Still, drivers can hardly take their eyes off the road or hands off the steering wheel to shop or bank on-line. The display must be read to the driver, and the driver's commands effected by converting speech to text or clicks. This is the next hurdle facing the automotive industry as it puts the Net in the car.

Space constraints, among other ergonomic and safety issues, prevent carmakers from adding a computer screen and mouse to the sea of displays, buttons, dials, knobs, and controls that already sprawls from the driver's door panel across the dashboard and onto the center console.

Several companies are working on transforming the cockpit into an elegant and simplified panel of displays and controls, among them software company CAA AG of Filderstadt, Germany. In a demonstration BMW Z3 roadster, CAA has basically ignored the dashboard instrument cluster (speedometer, tachometer, and water and engine temperature monitors) in favor of the center console, where the usual audio and ventilation controls have given way to a sleek display and unified central control for menus accessible by voice command, as well.

As Raimund Land, project manager for software development at CAA, told Spectrum, "The interface must be straightforward to let the driver focus on the road. Voice commands enable that."

The display presents everything from the CD track playing to e-mail messages. It also shows submenus behind the one-button access to Media (radio and CD), Telephone (call lists), Navigation (driving directions, nearby parking lots, for example), Comfort (seat position, air conditioning, and in-seat heaters), and Online (Internet and e-mail) menus. The driver's voice can operate the system, which can talk back to guide the driver through the task at hand. At other times, a central knob dials through options within the menus; pushing it makes a selection as a mouse click would.

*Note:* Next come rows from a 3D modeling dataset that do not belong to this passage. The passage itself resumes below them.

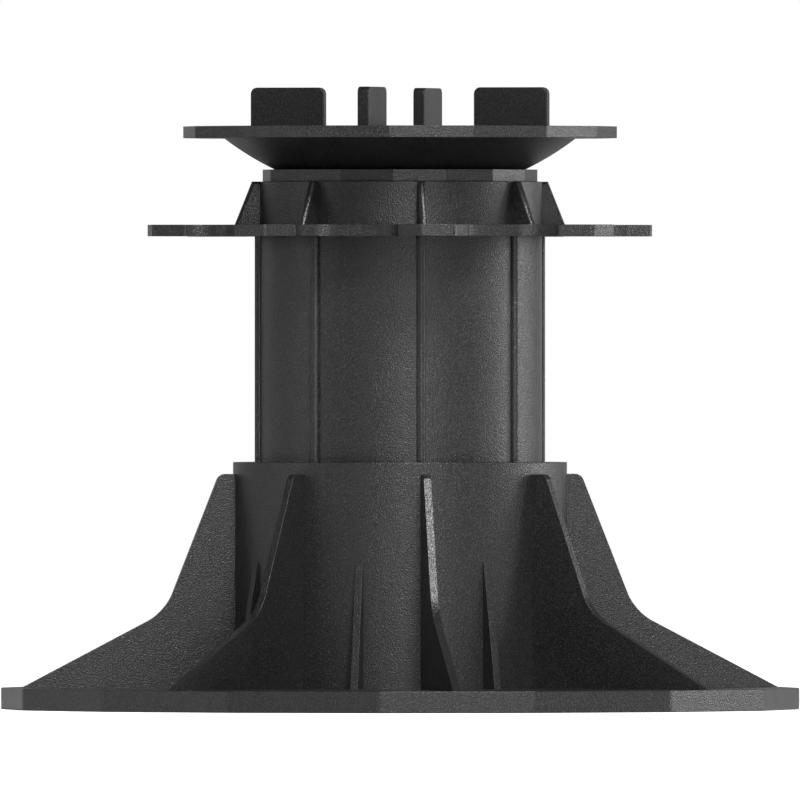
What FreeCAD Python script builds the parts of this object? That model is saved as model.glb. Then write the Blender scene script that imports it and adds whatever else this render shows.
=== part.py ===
import FreeCAD, Part
import math
import os

from FreeCAD import Vector

# A decking pedestal of black moulded polypropylene. A finned base carries an adjusting sleeve
# in its threaded bore, and a head on a spherical seat levels itself under the paving slabs.
# Everything is in millimetres. The base stands on z = 0, its axis is Z, and the spacer tabs
# lie along X and Y. The sleeve is shown part way up its travel.

# Patterns round the axis
facet_count = 16
fin_count = 8

# Base plate, cored from below, with a skirt round its edge
base_corner_radius = 100.0
base_edge_height = 5.4
base_skin = 3.0
base_skirt_wall = 3.0
base_under_rib = 2.0
drain_hole_radius = 25.0
screw_count = 4
screw_circle_radius = 80.0
screw_hole_radius = 3.0
screw_boss_wall = 4.0

# Base tube
base_tube_radius = 41.75
base_tube_height = 61.8
base_tube_wall = 3.0

# Tall fins between the facet corners, and short fins half-way between them
fin_thickness = 2.0
fin_top_drop = 2.95
fin_top_reach = 3.95
fin_top_round = 2.2
fin_knee_reach = 17.55
fin_knee_height = 24.4
fin_knee_round = 12.5
fin_tip_inset = 2.4
short_fin_height = 36.95
short_fin_top_reach = 0.35
short_fin_foot_reach = 5.65

# Thread between the base's bore and the sleeve's foot, right-handed
thread_pitch = 8.0
thread_depth = 1.8
thread_flank_deg = 15.0
thread_flank_clearance = 0.3
thread_root_clearance = 0.25
male_thread_turns = 1.25
female_thread_end = 2.4
travel_down = 30.0
floor_clearance = 0.8

# Adjusting sleeve
sleeve_length = 95.7
sleeve_wall = 3.0
rib_height = 1.2
rib_width = 2.3
rib_crest_clearance = 0.25
collar_height = 10.8

# Lobed grip flange on the sleeve
flange_thickness = 2.9
lobe_tip_reach = 27.7
lobe_tip_width = 9.1
lobe_tip_round = 1.5
lobe_shoulder_round = 1.3
valley_width = 25.8
valley_depth = 7.95
valley_floor_reach = 11.25
valley_round = 7.8

# Gussets from the flange to the collar
gusset_thickness = 2.1
gusset_top_reach = 1.9
gusset_foot_reach = 6.25

# Spherical seat: the head's bowl rests on a conical land in the socket
seat_radius = 72.1
seat_gap = 0.3
seat_land_width = 10.0
tilt_limit_deg = 5.0
running_gap = 0.3

# Socket on the sleeve's upper end, snapped under a ledge in the bore
rim_setback = 1.1
rim_height = 3.0
rim_land = 1.3
socket_shell = 2.6
socket_floor_gap = 0.9
socket_skirt_wall = 2.0
socket_rib = 2.0
socket_boss_wall = 3.5
ledge_depth = 1.5
ledge_height = 3.0
hook_height = 2.8
hook_overlap = 1.0
hook_slot_width = 5.0

# Stud that keeps the head on its seat
stud_shank_radius = 6.0
stud_core_radius = 3.2
stud_cover = 1.0
stud_head_thickness = 2.4
stud_barb_overlap = 1.0
stud_barb_height = 5.0
stud_slot_width = 2.4
stud_slot_depth = 12.0

# Head
head_corner_radius = 54.3
head_plate_thickness = 2.95
head_stand = 7.85
bowl_wall = 2.5
bowl_rib = 2.0
bowl_ring_wall = 2.0

# Spacer disc with its four tabs
disc_ledge = 1.3
pick_hole_radius = 5.0
tab_thickness = 2.9
tab_height = 9.75
tab_inner_reach = 19.3
tab_length = 18.9
tab_corner_round = 1.6
tab_count = 4

# Overlap that lets a rib or fin grow out of the wall that carries it
root_overlap = 1.0

# Sizes that follow, from the bottom upwards
facet_cos = math.cos(math.pi / facet_count)
thread_root_radius = base_tube_radius - base_tube_wall
thread_crest_radius = thread_root_radius - thread_depth
rib_radius = thread_crest_radius - rib_crest_clearance
sleeve_radius = rib_radius - rib_height
sleeve_bore = sleeve_radius - sleeve_wall
male_crest_radius = thread_root_radius - thread_root_clearance
flank_slope = math.tan(math.radians(thread_flank_deg))

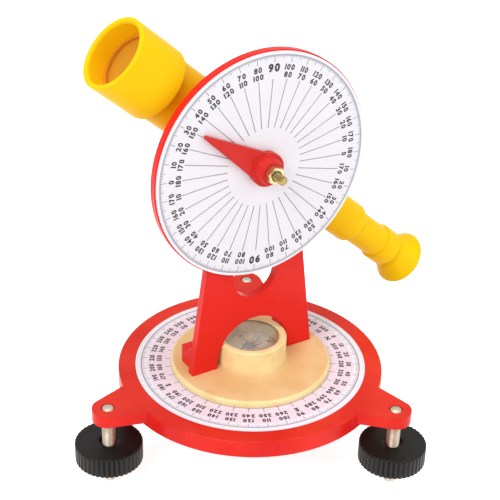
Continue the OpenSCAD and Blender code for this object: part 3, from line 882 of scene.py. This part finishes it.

Component makers are working overtime to develop Bluetooth-enabled cars

Legislation affecting the use of cellular telephones in moving vehicles may speed the development both of voice recognition interfaces and of such a streamlined and simplified cockpit. Portugal has banned cell phone use while driving, and most of the western European nations enforce hands-free use of cell phones while driving. Several municipalities and regional authorities in the United States have also mandated hands-free kits for cell-phone use by drivers. In fact, voice-activated dialing is a feature on many of those kits.

The general industry thinking is that voice control of one appliance, the cell phone, will render it legal for other appliances, including Internet access. Display systems may be a component, but ultimately speech is seen as the key to keeping a driver's eyes on the road and both hands on the wheel.

Users will talk their way through requests for directions to the nearest fuel station from their telematics service provider, say, or to place a phone call to the office, or download e-mail. Telematics service providers will speak to car occupants using the built-in cellular connection to the car, as they do now.

The not-fully-developed portion of voice-based control actuation may just be the ability of the software algorithms in the car to convert text to speech (to read aloud e-mail or other non-preset items to the driver) and speech to text (to take e-mail as dictation, for example). Further complicating these efforts is the electronics' ability to recognize speech and respond with speech of its own, even in a convertible or other noisy car. Everyone in the automotive industry is working on this problem, either directly or through alliances.

Speech recognition specialist Temic Telefunken microelectronic GmbH, Nuremburg, Germany, supplied Mercedes-Benz with its first speech-controlled system for audio systems in its E- and S-class sedans in 1996. According to Mathias Gollwitzer, director of speech processing, Temic is within two years of supplying speech applications for a noisy car environment; a speaker in such an environment will be given dynamic (on the fly) data access to the Internet through sophisticated speech algorithms resident on a remote server.

Temic is contributing its speech recognition abilities to the MobileGT platform of Motorola Inc., Schaumburg, Ill. The aim is to produce a modular computing platform that "ensures scalable automotive customization and offers an open architecture for a range of products focused on driver information systems," explained Scott Anderson, vice president and general manager of Motorola's Transportation Systems Group, Austin, Texas.

The scalable Java-based architecture will allow automakers to develop products and applications as desired, and specific to certain classes of cars. Thus a luxury automobile might offer everything through its MobileGT-based system--navigation; wireless connectivity for communications, traffic updates, and Internet access; natural language speech processing; car audio; virtual dashboards; and multimedia (radio, DVD, and CD)--whereas an economy car might offer only two or three items.